• [WHAT IS ASKED] Of all the lines in the material below, how many include the string "this"? Give the number only.
****************************************
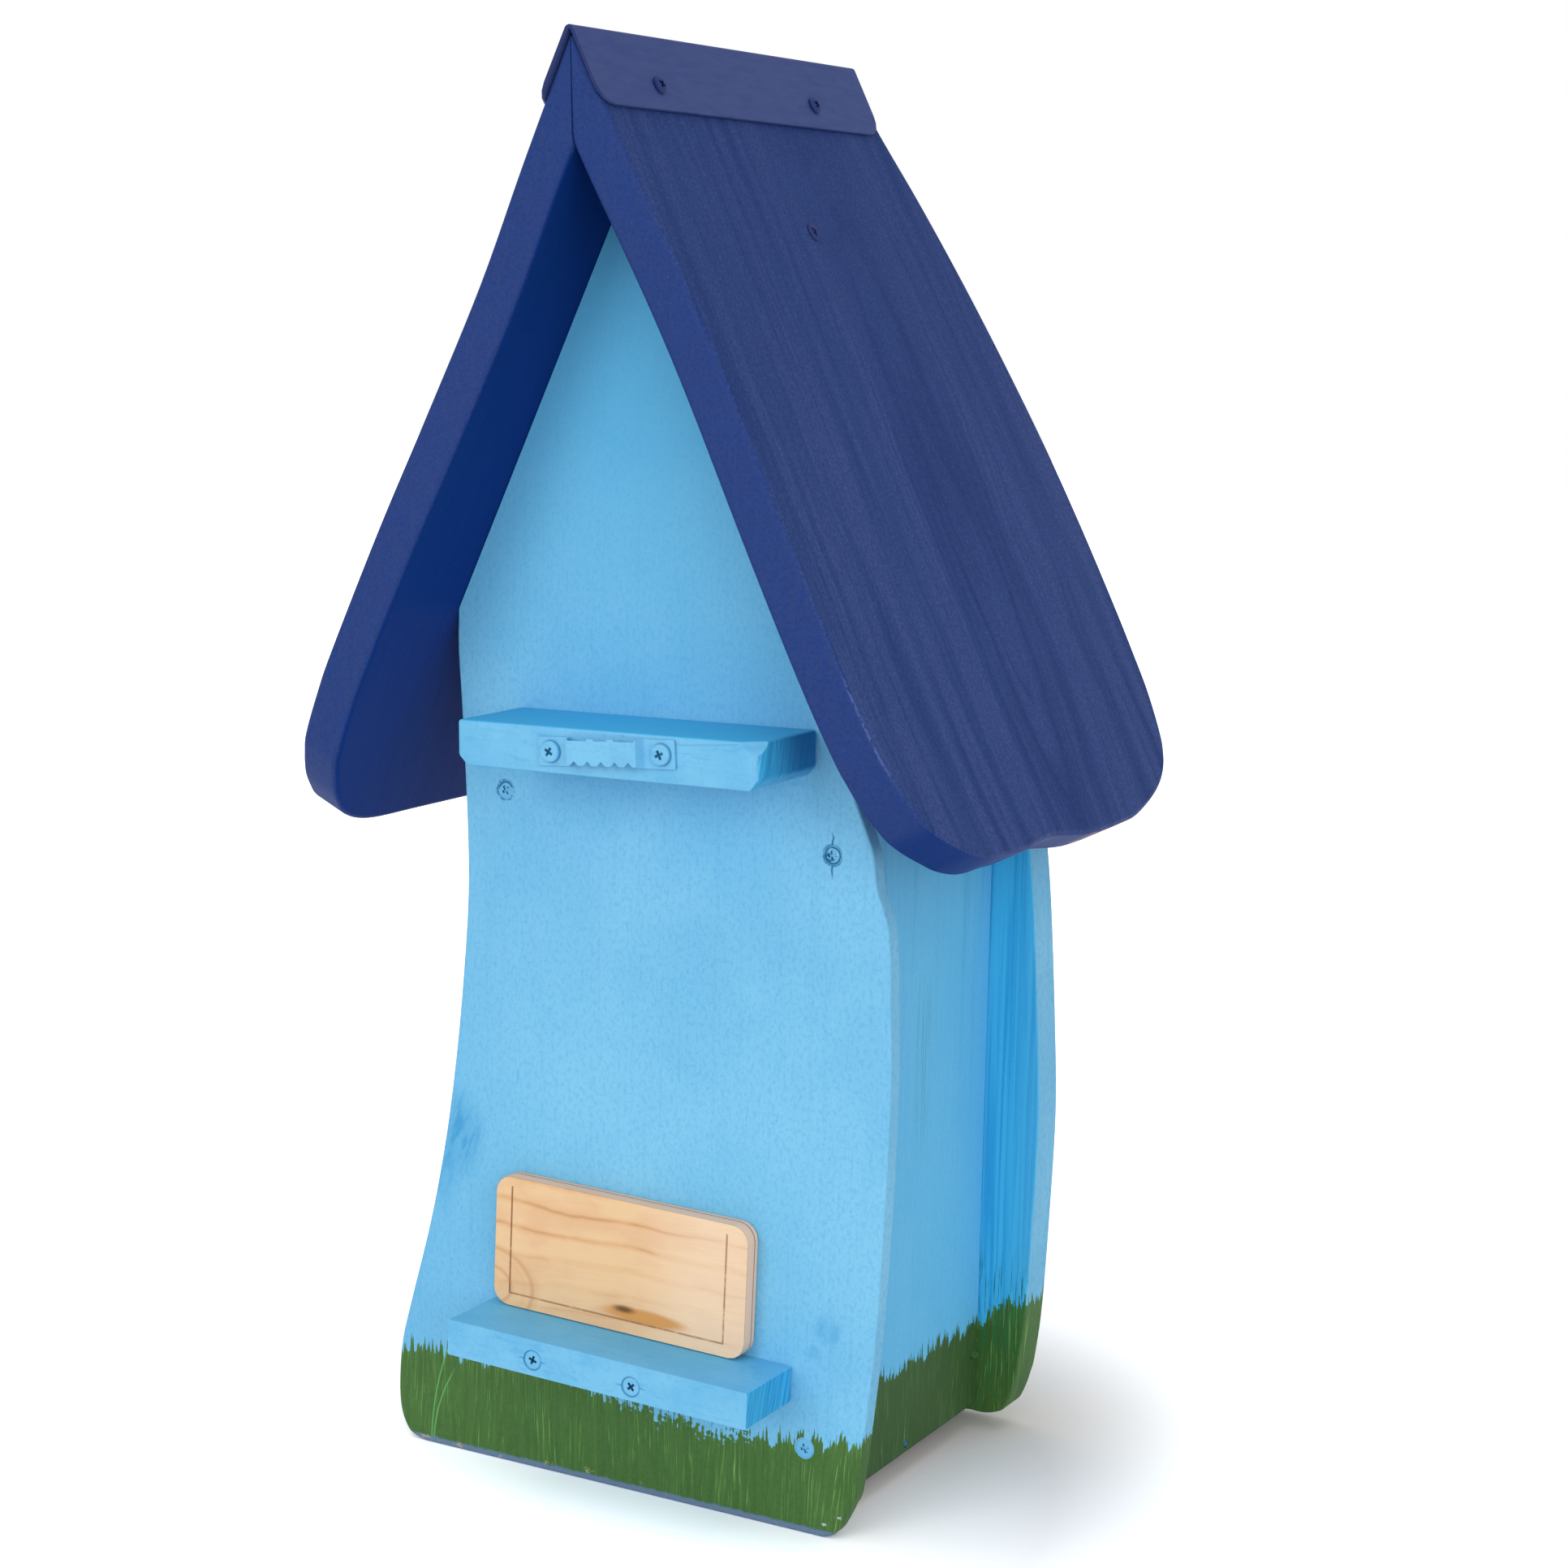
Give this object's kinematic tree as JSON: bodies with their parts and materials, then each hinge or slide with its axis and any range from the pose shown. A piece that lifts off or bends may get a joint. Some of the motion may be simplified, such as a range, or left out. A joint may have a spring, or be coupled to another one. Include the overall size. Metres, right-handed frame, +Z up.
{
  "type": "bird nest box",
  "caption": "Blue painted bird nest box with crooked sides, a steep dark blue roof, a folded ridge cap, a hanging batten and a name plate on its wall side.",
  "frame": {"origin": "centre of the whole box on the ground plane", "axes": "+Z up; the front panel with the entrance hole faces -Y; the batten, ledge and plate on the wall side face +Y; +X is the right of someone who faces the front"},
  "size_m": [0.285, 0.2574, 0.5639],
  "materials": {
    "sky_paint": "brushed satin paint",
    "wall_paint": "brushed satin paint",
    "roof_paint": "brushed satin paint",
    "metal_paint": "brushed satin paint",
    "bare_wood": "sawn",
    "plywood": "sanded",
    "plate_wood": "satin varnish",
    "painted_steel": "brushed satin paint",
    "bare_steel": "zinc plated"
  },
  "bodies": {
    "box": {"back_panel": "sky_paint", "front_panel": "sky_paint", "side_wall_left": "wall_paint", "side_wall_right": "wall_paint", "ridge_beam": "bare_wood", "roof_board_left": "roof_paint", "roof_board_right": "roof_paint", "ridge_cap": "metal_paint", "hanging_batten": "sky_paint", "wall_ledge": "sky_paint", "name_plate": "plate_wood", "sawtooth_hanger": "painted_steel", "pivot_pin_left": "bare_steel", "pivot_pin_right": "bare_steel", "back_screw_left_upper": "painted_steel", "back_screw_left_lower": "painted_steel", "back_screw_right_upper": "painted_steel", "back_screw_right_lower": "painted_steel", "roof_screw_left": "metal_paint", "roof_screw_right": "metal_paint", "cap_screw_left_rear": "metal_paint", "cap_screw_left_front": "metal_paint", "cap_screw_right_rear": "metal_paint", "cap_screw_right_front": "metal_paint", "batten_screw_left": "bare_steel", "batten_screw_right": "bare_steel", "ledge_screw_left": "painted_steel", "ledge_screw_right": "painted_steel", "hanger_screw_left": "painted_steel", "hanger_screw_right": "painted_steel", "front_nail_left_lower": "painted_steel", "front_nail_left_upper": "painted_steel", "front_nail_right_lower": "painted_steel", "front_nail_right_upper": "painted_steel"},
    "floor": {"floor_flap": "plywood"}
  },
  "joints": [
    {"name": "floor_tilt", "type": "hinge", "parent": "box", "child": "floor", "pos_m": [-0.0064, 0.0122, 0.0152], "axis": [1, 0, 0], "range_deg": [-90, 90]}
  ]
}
****************************************
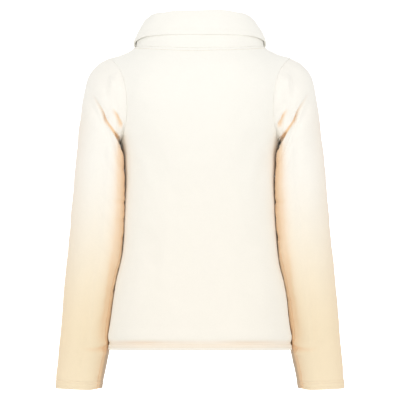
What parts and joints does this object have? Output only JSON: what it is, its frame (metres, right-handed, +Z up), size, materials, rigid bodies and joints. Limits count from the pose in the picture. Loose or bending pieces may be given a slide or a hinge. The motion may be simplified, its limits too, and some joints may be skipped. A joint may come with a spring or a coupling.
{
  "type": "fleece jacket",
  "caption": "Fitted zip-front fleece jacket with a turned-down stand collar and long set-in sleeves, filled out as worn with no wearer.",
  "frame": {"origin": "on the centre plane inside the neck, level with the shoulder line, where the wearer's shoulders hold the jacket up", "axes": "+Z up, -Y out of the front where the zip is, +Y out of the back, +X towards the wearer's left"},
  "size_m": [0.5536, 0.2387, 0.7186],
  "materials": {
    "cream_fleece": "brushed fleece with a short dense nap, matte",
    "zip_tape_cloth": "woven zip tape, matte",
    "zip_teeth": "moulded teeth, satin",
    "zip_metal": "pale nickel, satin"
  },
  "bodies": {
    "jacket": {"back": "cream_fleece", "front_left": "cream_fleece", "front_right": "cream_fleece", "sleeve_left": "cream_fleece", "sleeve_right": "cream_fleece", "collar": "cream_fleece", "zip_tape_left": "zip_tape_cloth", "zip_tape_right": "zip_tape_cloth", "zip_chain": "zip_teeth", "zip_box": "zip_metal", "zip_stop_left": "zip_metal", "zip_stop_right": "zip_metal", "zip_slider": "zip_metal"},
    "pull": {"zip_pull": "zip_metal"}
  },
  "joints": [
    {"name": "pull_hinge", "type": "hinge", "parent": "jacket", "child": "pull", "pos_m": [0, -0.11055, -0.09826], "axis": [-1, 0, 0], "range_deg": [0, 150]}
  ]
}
****************************************
• [PROBLEM SOLUTION] 2